Apart from the considerations of revenue and expense for opening, the decision to remain open on a particular day would depend upon:

 

  • Top to bottom skiing is required (to assure safe skiing and safe evacuation of injured skiers).

 

 

  • Snow cover must be sustainable for a period of days.

 

 

  • Groomers must be able to travel safely without damage to the equipment or terrain.

 

The proposed policy would establish Thanksgiving as the opening day if sustainable snow cover exists. The ski area would remain open while demand covers at least one half of the variable costs. The Anormal@ year for budget and planning purposes would be 110 days (December 23 through April 8).

 

The trustees commented on the proposed policy and requested that a final opening and closing policy be presented at a later trustees meeting.

 

Nonprofit Foundation

 

The general manager recommends that the trustees support the establishment of a separate corporate entity which is qualified under Internal Revenue Codes Section 501(c)(3). (Tax qualification would allow contributors to this organization to deduct their contributions for income tax purposes.)

 

This new entity would have a parallel mission with Mad River Glen Cooperative B to preserve and protect the Mad River ski experience. This new entity would provide a vehicle for fund raising to sustain the naturalist program, accomplish land acquisition adjacent to the ski area, and assist in preserving historic structures at the ski area (for example, the single chair lift).

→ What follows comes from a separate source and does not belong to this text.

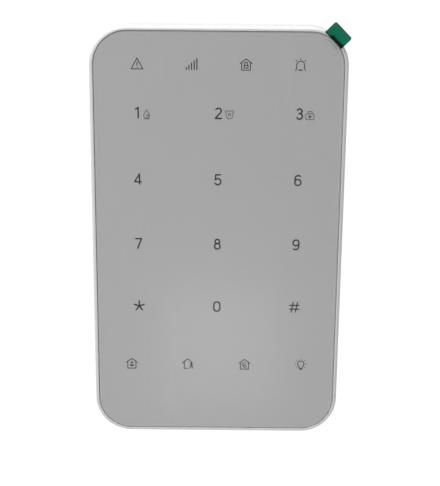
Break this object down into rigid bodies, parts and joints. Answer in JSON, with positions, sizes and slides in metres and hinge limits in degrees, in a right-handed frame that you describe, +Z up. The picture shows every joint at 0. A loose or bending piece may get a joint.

The general manager informed the trustees that to satisfy tax requirements, this new entity must be separate from the Cooperative and at arm’s length. Accordingly, the new entity must have its governance separate from the Cooperative, although there may be some overlapping between the Cooperative’s trustees and the governing board of the new entity. Because of this separation, there would be a risk that the Cooperative and the new entity could come into conflict in the future.

 

Mr. Michl informed the trustees that the finance committee supports the creation of such a new entity with limited purposes, initially, to minimize the risk that an independent foundation would come in to conflict with the Cooperative’s objectives. Specifically, the finance committee recommends limiting the new enterprise to:

 

  • Supporting the naturalist program.

 

 

  • Supporting ecological management of the mountain terrain and forest.

 

 

  • Acquiring adjoining property.

 

Mr. Michl informed the trustees that he will spearhead an independent effort to form a foundation consistent with the financial committee’s recommendations and limitations.

 

Ms. Kirkpatrick and Mr. Russell expressed their hope that the new foundation would include among its objectives improvements for rebuilding of the single chair.

 

Shareholder Comments

 

Charlie Kettles complimented the board of trustees for their efforts on behalf of the Cooperative. He encouraged the trustees to be flexible and compassionate in dealing with defaulted shareholders.

 

Ken Quackenbush stated that all of the discussions at today’s trustees meetings were familiar to him from his days as manager of the ski area with the single exception of the discussion about a non-profit foundation.

 

Schedule For Future Trustee Meetings

 

After discussion, upon motion duly made and seconded, it was unanimously

VOTED: To schedule trustee meetings on the following dates (each meeting to commence at 9:00 a.m. unless the ski area is open, in which case the meeting will commence at 4:30 p.m.— all meetings to be held in the Basebox at Mad River Glen Ski Area):

October 7, 2000

November 11, 2000

December 9, 2000

January 6, 2001

 

Executive Session

 

The trustees entered executive session at 12:05 p.m. to discuss contract matters. The general manager and legal counsel were invited to attend the executive session. The trustees resumed open session at 12:30 p.m.

 

Adjournment

 

There being no further business to come before the meeting, after discussion and upon motion duly made and seconded it was unanimously

VOTED: To adjourn.

Adjourned accordingly at 12:30 p.m.

A true record.

ATTEST: ___________________________________________

Robin ‘Rocky’ Bleier, Secretary

 

 

Attachments to These Minutes: General Manager’s Report.